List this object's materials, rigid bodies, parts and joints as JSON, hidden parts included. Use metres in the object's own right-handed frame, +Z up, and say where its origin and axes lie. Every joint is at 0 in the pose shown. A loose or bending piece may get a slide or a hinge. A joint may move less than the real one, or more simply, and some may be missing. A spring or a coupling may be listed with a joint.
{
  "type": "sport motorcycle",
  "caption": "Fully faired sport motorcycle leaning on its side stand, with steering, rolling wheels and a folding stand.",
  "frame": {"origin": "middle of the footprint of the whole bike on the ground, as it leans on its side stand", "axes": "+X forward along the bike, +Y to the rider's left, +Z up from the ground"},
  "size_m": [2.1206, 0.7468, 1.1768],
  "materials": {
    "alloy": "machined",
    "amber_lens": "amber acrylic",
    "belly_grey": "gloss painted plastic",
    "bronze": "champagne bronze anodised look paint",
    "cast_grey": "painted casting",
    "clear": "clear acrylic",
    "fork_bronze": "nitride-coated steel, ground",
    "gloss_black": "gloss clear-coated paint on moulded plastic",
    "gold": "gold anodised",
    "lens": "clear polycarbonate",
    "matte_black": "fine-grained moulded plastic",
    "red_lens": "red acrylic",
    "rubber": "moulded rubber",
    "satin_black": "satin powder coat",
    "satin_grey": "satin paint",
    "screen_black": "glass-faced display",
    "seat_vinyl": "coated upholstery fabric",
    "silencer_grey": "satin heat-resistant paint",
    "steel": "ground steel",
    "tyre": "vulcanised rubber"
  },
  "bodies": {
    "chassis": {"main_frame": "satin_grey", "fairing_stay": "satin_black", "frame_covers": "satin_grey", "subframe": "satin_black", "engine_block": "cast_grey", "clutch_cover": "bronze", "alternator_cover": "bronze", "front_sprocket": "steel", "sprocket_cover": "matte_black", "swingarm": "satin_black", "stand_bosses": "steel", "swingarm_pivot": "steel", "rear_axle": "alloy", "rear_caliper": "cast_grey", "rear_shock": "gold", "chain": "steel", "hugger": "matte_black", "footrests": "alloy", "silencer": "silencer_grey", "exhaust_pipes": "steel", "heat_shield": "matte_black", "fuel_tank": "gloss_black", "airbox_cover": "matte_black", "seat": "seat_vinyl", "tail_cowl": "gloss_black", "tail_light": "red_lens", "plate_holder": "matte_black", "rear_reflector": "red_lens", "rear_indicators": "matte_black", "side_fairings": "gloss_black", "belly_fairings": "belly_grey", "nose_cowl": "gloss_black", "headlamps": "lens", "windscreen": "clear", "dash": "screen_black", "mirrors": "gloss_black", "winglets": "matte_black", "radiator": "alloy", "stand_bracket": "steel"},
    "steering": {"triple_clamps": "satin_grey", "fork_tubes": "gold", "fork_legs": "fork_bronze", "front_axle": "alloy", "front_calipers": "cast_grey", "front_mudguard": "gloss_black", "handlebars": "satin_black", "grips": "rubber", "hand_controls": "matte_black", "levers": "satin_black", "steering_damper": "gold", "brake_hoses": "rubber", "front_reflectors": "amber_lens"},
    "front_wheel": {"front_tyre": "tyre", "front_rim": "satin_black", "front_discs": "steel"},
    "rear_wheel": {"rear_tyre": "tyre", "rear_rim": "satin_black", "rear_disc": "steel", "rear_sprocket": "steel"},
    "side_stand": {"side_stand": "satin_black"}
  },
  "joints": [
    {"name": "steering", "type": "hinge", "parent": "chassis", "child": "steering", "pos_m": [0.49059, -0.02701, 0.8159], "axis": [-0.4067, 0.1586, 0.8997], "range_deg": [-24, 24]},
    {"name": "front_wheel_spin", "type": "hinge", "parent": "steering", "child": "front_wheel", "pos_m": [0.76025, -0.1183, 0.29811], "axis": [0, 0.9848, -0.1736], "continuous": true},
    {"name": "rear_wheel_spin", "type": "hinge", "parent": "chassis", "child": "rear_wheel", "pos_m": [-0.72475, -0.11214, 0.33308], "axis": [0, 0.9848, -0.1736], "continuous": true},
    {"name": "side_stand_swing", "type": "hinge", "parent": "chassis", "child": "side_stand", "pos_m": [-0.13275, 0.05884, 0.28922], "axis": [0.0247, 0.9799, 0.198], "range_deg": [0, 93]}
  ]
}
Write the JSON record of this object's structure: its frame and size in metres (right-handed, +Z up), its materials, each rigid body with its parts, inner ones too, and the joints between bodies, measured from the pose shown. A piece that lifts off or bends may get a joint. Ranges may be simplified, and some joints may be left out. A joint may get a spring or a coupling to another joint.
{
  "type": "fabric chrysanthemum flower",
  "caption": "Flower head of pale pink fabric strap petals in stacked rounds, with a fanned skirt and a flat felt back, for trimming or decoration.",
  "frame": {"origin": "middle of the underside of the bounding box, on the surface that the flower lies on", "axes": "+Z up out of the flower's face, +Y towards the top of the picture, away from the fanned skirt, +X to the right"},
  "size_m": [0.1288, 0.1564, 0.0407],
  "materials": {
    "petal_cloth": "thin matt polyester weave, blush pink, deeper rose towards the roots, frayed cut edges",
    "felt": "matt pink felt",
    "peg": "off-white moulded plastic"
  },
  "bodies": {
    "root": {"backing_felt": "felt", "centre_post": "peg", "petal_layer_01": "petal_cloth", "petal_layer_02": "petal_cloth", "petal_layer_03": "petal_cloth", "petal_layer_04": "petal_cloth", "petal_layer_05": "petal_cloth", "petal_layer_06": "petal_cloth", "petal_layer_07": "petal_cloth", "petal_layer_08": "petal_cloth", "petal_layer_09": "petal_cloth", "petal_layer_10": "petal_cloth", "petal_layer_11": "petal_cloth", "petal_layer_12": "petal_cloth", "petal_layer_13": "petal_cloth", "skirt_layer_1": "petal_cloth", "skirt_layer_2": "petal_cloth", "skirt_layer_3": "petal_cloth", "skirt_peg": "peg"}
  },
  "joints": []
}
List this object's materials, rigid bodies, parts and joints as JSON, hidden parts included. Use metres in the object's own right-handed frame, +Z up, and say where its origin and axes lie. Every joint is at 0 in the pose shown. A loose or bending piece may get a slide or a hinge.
....................
* Brief: Make an exact copy of all the data.

* Worked answer:
List this object's materials, rigid bodies, parts and joints as JSON, hidden parts included. Use metres in the object's own right-handed frame, +Z up, and say where its origin and axes lie. Every joint is at 0 in the pose shown. A loose or bending piece may get a slide or a hinge. A joint may move less than the real one, or more simply, and some may be missing. A spring or a coupling may be listed with a joint.
{
  "type": "sport motorcycle",
  "caption": "Fully faired sport motorcycle leaning on its side stand, with steering, rolling wheels and a folding stand.",
  "frame": {"origin": "middle of the footprint of the whole bike on the ground, as it leans on its side stand", "axes": "+X forward along the bike, +Y to the rider's left, +Z up from the ground"},
  "size_m": [2.1206, 0.7468, 1.1768],
  "materials": {
    "alloy": "machined",
    "amber_lens": "amber acrylic",
    "belly_grey": "gloss painted plastic",
    "bronze": "champagne bronze anodised look paint",
    "cast_grey": "painted casting",
    "clear": "clear acrylic",
    "fork_bronze": "nitride-coated steel, ground",
    "gloss_black": "gloss clear-coated paint on moulded plastic",
    "gold": "gold anodised",
    "lens": "clear polycarbonate",
    "matte_black": "fine-grained moulded plastic",
    "red_lens": "red acrylic",
    "rubber": "moulded rubber",
    "satin_black": "satin powder coat",
    "satin_grey": "satin paint",
    "screen_black": "glass-faced display",
    "seat_vinyl": "coated upholstery fabric",
    "silencer_grey": "satin heat-resistant paint",
    "steel": "ground steel",
    "tyre": "vulcanised rubber"
  },
  "bodies": {
    "chassis": {"main_frame": "satin_grey", "fairing_stay": "satin_black", "frame_covers": "satin_grey", "subframe": "satin_black", "engine_block": "cast_grey", "clutch_cover": "bronze", "alternator_cover": "bronze", "front_sprocket": "steel", "sprocket_cover": "matte_black", "swingarm": "satin_black", "stand_bosses": "steel", "swingarm_pivot": "steel", "rear_axle": "alloy", "rear_caliper": "cast_grey", "rear_shock": "gold", "chain": "steel", "hugger": "matte_black", "footrests": "alloy", "silencer": "silencer_grey", "exhaust_pipes": "steel", "heat_shield": "matte_black", "fuel_tank": "gloss_black", "airbox_cover": "matte_black", "seat": "seat_vinyl", "tail_cowl": "gloss_black", "tail_light": "red_lens", "plate_holder": "matte_black", "rear_reflector": "red_lens", "rear_indicators": "matte_black", "side_fairings": "gloss_black", "belly_fairings": "belly_grey", "nose_cowl": "gloss_black", "headlamps": "lens", "windscreen": "clear", "dash": "screen_black", "mirrors": "gloss_black", "winglets": "matte_black", "radiator": "alloy", "stand_bracket": "steel"},
    "steering": {"triple_clamps": "satin_grey", "fork_tubes": "gold", "fork_legs": "fork_bronze", "front_axle": "alloy", "front_calipers": "cast_grey", "front_mudguard": "gloss_black", "handlebars": "satin_black", "grips": "rubber", "hand_controls": "matte_black", "levers": "satin_black", "steering_damper": "gold", "brake_hoses": "rubber", "front_reflectors": "amber_lens"},
    "front_wheel": {"front_tyre": "tyre", "front_rim": "satin_black", "front_discs": "steel"},
    "rear_wheel": {"rear_tyre": "tyre", "rear_rim": "satin_black", "rear_disc": "steel", "rear_sprocket": "steel"},
    "side_stand": {"side_stand": "satin_black"}
  },
  "joints": [
    {"name": "steering", "type": "hinge", "parent": "chassis", "child": "steering", "pos_m": [0.49059, -0.02701, 0.8159], "axis": [-0.4067, 0.1586, 0.8997], "range_deg": [-24, 24]},
    {"name": "front_wheel_spin", "type": "hinge", "parent": "steering", "child": "front_wheel", "pos_m": [0.76025, -0.1183, 0.29811], "axis": [0, 0.9848, -0.1736], "continuous": true},
    {"name": "rear_wheel_spin", "type": "hinge", "parent": "chassis", "child": "rear_wheel", "pos_m": [-0.72475, -0.11214, 0.33308], "axis": [0, 0.9848, -0.1736], "continuous": true},
    {"name": "side_stand_swing", "type": "hinge", "parent": "chassis", "child": "side_stand", "pos_m": [-0.13275, 0.05884, 0.28922], "axis": [0.0247, 0.9799, 0.198], "range_deg": [0, 93]}
  ]
}
Write the JSON record of this object's structure: its frame and size in metres (right-handed, +Z up), its materials, each rigid body with its parts, inner ones too, and the joints between bodies, measured from the pose shown. A piece that lifts off or bends may get a joint. Ranges may be simplified, and some joints may be left out. A joint may get a spring or a coupling to another joint.
{
  "type": "fabric chrysanthemum flower",
  "caption": "Flower head of pale pink fabric strap petals in stacked rounds, with a fanned skirt and a flat felt back, for trimming or decoration.",
  "frame": {"origin": "middle of the underside of the bounding box, on the surface that the flower lies on", "axes": "+Z up out of the flower's face, +Y towards the top of the picture, away from the fanned skirt, +X to the right"},
  "size_m": [0.1288, 0.1564, 0.0407],
  "materials": {
    "petal_cloth": "thin matt polyester weave, blush pink, deeper rose towards the roots, frayed cut edges",
    "felt": "matt pink felt",
    "peg": "off-white moulded plastic"
  },
  "bodies": {
    "root": {"backing_felt": "felt", "centre_post": "peg", "petal_layer_01": "petal_cloth", "petal_layer_02": "petal_cloth", "petal_layer_03": "petal_cloth", "petal_layer_04": "petal_cloth", "petal_layer_05": "petal_cloth", "petal_layer_06": "petal_cloth", "petal_layer_07": "petal_cloth", "petal_layer_08": "petal_cloth", "petal_layer_09": "petal_cloth", "petal_layer_10": "petal_cloth", "petal_layer_11": "petal_cloth", "petal_layer_12": "petal_cloth", "petal_layer_13": "petal_cloth", "skirt_layer_1": "petal_cloth", "skirt_layer_2": "petal_cloth", "skirt_layer_3": "petal_cloth", "skirt_peg": "peg"}
  },
  "joints": []
}
List this object's materials, rigid bodies, parts and joints as JSON, hidden parts included. Use metres in the object's own right-handed frame, +Z up, and say where its origin and axes lie. Every joint is at 0 in the pose shown. A loose or bending piece may get a slide or a hinge.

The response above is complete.